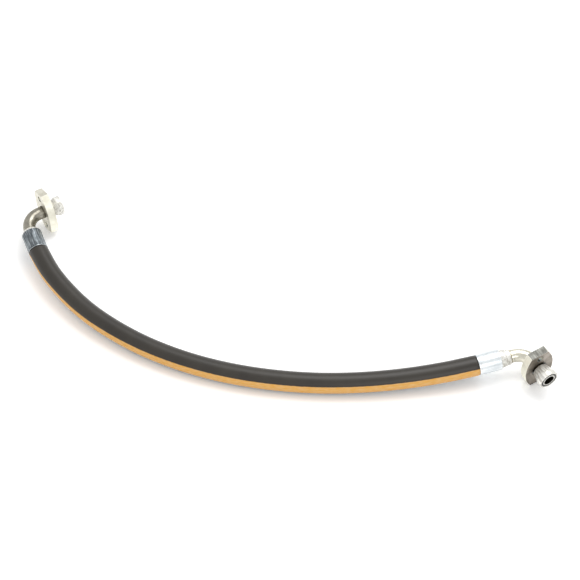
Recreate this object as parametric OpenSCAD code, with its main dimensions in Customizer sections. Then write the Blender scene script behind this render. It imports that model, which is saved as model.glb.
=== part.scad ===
// Hydraulic hose assembly: a bowed two-wire braid hose with a crimped ferrule, a bent
// tube, a sealing head and a loose two-bolt clamp plate at each end.
// Millimetres, +Z up. The hose lies on the plane z = 0, between two upright fittings.

/* [Hose] */
// Bore of the inner rubber liner
hose_bore_d = 19; // [17:0.5:20]
// Outside diameter of the hose
hose_d = 28; // [26.5:0.5:28.5]
// Wall of the inner rubber liner
liner_wall = 1.6; // [1.2:0.1:2]
// Wall of each layer of braided wire
braid_wall = 0.6; // [0.4:0.1:0.8]
// Wall of the rubber layer between the two braids
separator_wall = 0.3; // [0.2:0.1:0.6]

/* [Ferrule] */
// Outside diameter of the ferrule over its lands
ferrule_d = 28.6; // [28.4:0.2:32]
// Length of the ferrule
ferrule_length = 31; // [26:1:40]
// Thickness of the ferrule's inner end lip
ferrule_lip = 2; // [1.5:0.5:3]
// How far the crimp presses the outside of the hose inwards
crimp_squeeze = 1.6; // [1:0.1:1.8]
// Number of flats that the crimping dies leave
crimp_flats = 8; // [6:1:12]
// Depth of each crimped flat
crimp_depth = 0.4; // [0.1:0.1:0.6]
// Length left round at each end of the ferrule
crimp_margin = 3; // [2:0.5:6]
// Chamfer round each end of the ferrule
ferrule_chamfer = 0.3; // [0.1:0.1:0.5]

/* [Insert] */
// Wall of the barbed tail that holds the hose from inside
insert_wall = 1.4; // [1:0.1:1.8]
// Depth of the barbs' grooves
barb_depth = 0.5; // [0.2:0.1:0.6]
// Number of barbs on the tail
barb_count = 5; // [3:1:7]
// Diameter of the neck that the ferrule's lip closes on
neck_d = 21; // [20:0.5:23]
// Diameter of the collar outside the ferrule
collar_d = 24; // [23.5:0.5:28]
// Length of the collar outside the ferrule
collar_length = 4; // [3.5:0.5:8]
// Length over which the left collar tapers to the tube
left_taper = 1; // [0.5:0.5:4]
// Length over which the right collar tapers to the tube
right_taper = 10; // [2:1:12]
// Depth of the socket that the bent tube is brazed into
socket_depth = 2.5; // [1.5:0.5:3]

/* [Bent tube] */
// Outside diameter of the tube
tube_d = 18; // [16:0.5:18.5]
// Wall of the tube
tube_wall = 1.5; // [1:0.25:2]
// Radius of the bend, on the tube's centreline
bend_radius = 25; // [22:1:32]
// Angle of the bend at the left end
left_bend = 82; // [70:1:95]
// Angle of the bend at the right end
right_bend = 75; // [60:1:95]
// Straight tube between collar and bend at the left end
left_lead = 2; // [2:0.5:20]
// Straight tube between collar and bend at the right end
right_lead = 4; // [2:0.5:20]
// Length from the end of the bend to the sealing face
nose_length = 34; // [30:1:50]

/* [Sealing head] */
// Diameter of the head
head_d = 28; // [26:0.5:34]
// Length of the head's round rim
rim_length = 6; // [5:0.5:9]
// Chamfer round the front edge of the rim
rim_chamfer = 0.5; // [0.2:0.1:1]
// Length of the cone behind the left head's rim. The right one reaches back to its plate.
left_cone = 9; // [4:0.5:10]
// Depth of the socket that the tube is brazed into, from the head's back
head_socket = 6; // [4:0.5:8]
// Diameter of the O-ring, measured at the middle of its section
o_ring_d = 20.8; // [20.5:0.1:22]
// Thickness of the O-ring's section
o_ring_section = 2.4; // [1.8:0.1:2.6]
// How far the O-ring stands out of its groove
o_ring_proud = 0.3; // [0.2:0.1:0.5]

/* [Clamp plate] */
// Length of the plate between its two end flats
plate_length = 60; // [56:1:72]
// Width of the plate over its bowed sides
plate_width = 43; // [38:1:48]
// Width of the flat at each end of the plate
end_flat = 25.5; // [20:0.5:30]
// Thickness of the plate
plate_thickness = 11; // [8:0.5:14]
// Distance between the centres of the two bolt holes
bolt_spacing = 42; // [40:1:46]
// Diameter of the bolt holes
bolt_hole_d = 9; // [6.5:0.5:9]
// Depth of the countersink in the front of the plate
countersink = 1.5; // [0.5:0.5:2.5]
// How far the left plate is turned from upright
left_turn = -27; // [-60:1:60]
// How far the right plate is turned from upright
right_turn = 0; // [-60:1:60]

/* [Fits] */
// Gap between the plate's bore and the tube
plate_clearance = 0.3; // [0.1:0.05:0.5]
// Gap between the left plate's front and the braze ring behind the head
left_gap = 0.5; // [0.5:0.1:9]
// Gap between the right plate's front and the braze ring behind the head
right_slack = 0.4; // [0.3:0.1:3]
// Gap between the right plate's back and the end of the bend
right_gap = 0.6; // [0.5:0.1:9]
// Gap between pieces that are crimped, pressed or brazed together
seat_gap = 0.05; // [0.03:0.01:0.08]
// Gap between the hose and the ferrule's mouth, where the crimp fades out
mouth_gap = 0.2; // [0.1:0.05:0.5]
// Size of the braze fillets
fillet = 1.5; // [1:0.1:1.8]

/* [Hidden] */
$fn = 64;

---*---

Request: Using the data above, repeat every line exactly.

Result below:
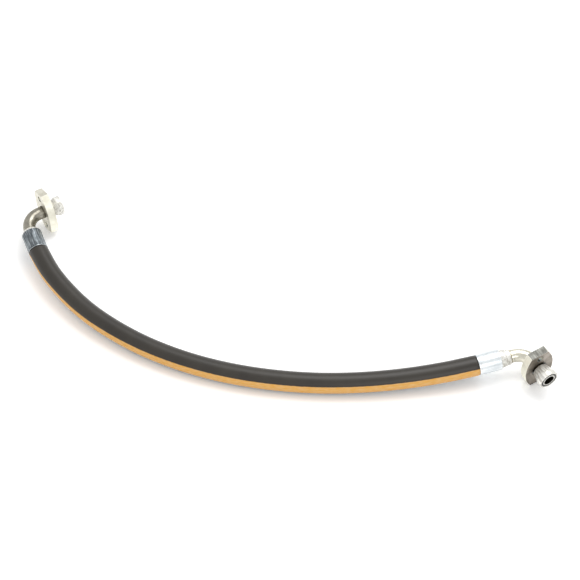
Recreate this object as parametric OpenSCAD code, with its main dimensions in Customizer sections. Then write the Blender scene script behind this render. It imports that model, which is saved as model.glb.
=== part.scad ===
// Hydraulic hose assembly: a bowed two-wire braid hose with a crimped ferrule, a bent
// tube, a sealing head and a loose two-bolt clamp plate at each end.
// Millimetres, +Z up. The hose lies on the plane z = 0, between two upright fittings.

/* [Hose] */
// Bore of the inner rubber liner
hose_bore_d = 19; // [17:0.5:20]
// Outside diameter of the hose
hose_d = 28; // [26.5:0.5:28.5]
// Wall of the inner rubber liner
liner_wall = 1.6; // [1.2:0.1:2]
// Wall of each layer of braided wire
braid_wall = 0.6; // [0.4:0.1:0.8]
// Wall of the rubber layer between the two braids
separator_wall = 0.3; // [0.2:0.1:0.6]

/* [Ferrule] */
// Outside diameter of the ferrule over its lands
ferrule_d = 28.6; // [28.4:0.2:32]
// Length of the ferrule
ferrule_length = 31; // [26:1:40]
// Thickness of the ferrule's inner end lip
ferrule_lip = 2; // [1.5:0.5:3]
// How far the crimp presses the outside of the hose inwards
crimp_squeeze = 1.6; // [1:0.1:1.8]
// Number of flats that the crimping dies leave
crimp_flats = 8; // [6:1:12]
// Depth of each crimped flat
crimp_depth = 0.4; // [0.1:0.1:0.6]
// Length left round at each end of the ferrule
crimp_margin = 3; // [2:0.5:6]
// Chamfer round each end of the ferrule
ferrule_chamfer = 0.3; // [0.1:0.1:0.5]

/* [Insert] */
// Wall of the barbed tail that holds the hose from inside
insert_wall = 1.4; // [1:0.1:1.8]
// Depth of the barbs' grooves
barb_depth = 0.5; // [0.2:0.1:0.6]
// Number of barbs on the tail
barb_count = 5; // [3:1:7]
// Diameter of the neck that the ferrule's lip closes on
neck_d = 21; // [20:0.5:23]
// Diameter of the collar outside the ferrule
collar_d = 24; // [23.5:0.5:28]
// Length of the collar outside the ferrule
collar_length = 4; // [3.5:0.5:8]
// Length over which the left collar tapers to the tube
left_taper = 1; // [0.5:0.5:4]
// Length over which the right collar tapers to the tube
right_taper = 10; // [2:1:12]
// Depth of the socket that the bent tube is brazed into
socket_depth = 2.5; // [1.5:0.5:3]

/* [Bent tube] */
// Outside diameter of the tube
tube_d = 18; // [16:0.5:18.5]
// Wall of the tube
tube_wall = 1.5; // [1:0.25:2]
// Radius of the bend, on the tube's centreline
bend_radius = 25; // [22:1:32]
// Angle of the bend at the left end
left_bend = 82; // [70:1:95]
// Angle of the bend at the right end
right_bend = 75; // [60:1:95]
// Straight tube between collar and bend at the left end
left_lead = 2; // [2:0.5:20]
// Straight tube between collar and bend at the right end
right_lead = 4; // [2:0.5:20]
// Length from the end of the bend to the sealing face
nose_length = 34; // [30:1:50]

/* [Sealing head] */
// Diameter of the head
head_d = 28; // [26:0.5:34]
// Length of the head's round rim
rim_length = 6; // [5:0.5:9]
// Chamfer round the front edge of the rim
rim_chamfer = 0.5; // [0.2:0.1:1]
// Length of the cone behind the left head's rim. The right one reaches back to its plate.
left_cone = 9; // [4:0.5:10]
// Depth of the socket that the tube is brazed into, from the head's back
head_socket = 6; // [4:0.5:8]
// Diameter of the O-ring, measured at the middle of its section
o_ring_d = 20.8; // [20.5:0.1:22]
// Thickness of the O-ring's section
o_ring_section = 2.4; // [1.8:0.1:2.6]
// How far the O-ring stands out of its groove
o_ring_proud = 0.3; // [0.2:0.1:0.5]

/* [Clamp plate] */
// Length of the plate between its two end flats
plate_length = 60; // [56:1:72]
// Width of the plate over its bowed sides
plate_width = 43; // [38:1:48]
// Width of the flat at each end of the plate
end_flat = 25.5; // [20:0.5:30]
// Thickness of the plate
plate_thickness = 11; // [8:0.5:14]
// Distance between the centres of the two bolt holes
bolt_spacing = 42; // [40:1:46]
// Diameter of the bolt holes
bolt_hole_d = 9; // [6.5:0.5:9]
// Depth of the countersink in the front of the plate
countersink = 1.5; // [0.5:0.5:2.5]
// How far the left plate is turned from upright
left_turn = -27; // [-60:1:60]
// How far the right plate is turned from upright
right_turn = 0; // [-60:1:60]

/* [Fits] */
// Gap between the plate's bore and the tube
plate_clearance = 0.3; // [0.1:0.05:0.5]
// Gap between the left plate's front and the braze ring behind the head
left_gap = 0.5; // [0.5:0.1:9]
// Gap between the right plate's front and the braze ring behind the head
right_slack = 0.4; // [0.3:0.1:3]
// Gap between the right plate's back and the end of the bend
right_gap = 0.6; // [0.5:0.1:9]
// Gap between pieces that are crimped, pressed or brazed together
seat_gap = 0.05; // [0.03:0.01:0.08]
// Gap between the hose and the ferrule's mouth, where the crimp fades out
mouth_gap = 0.2; // [0.1:0.05:0.5]
// Size of the braze fillets
fillet = 1.5; // [1:0.1:1.8]

/* [Hidden] */
$fn = 64;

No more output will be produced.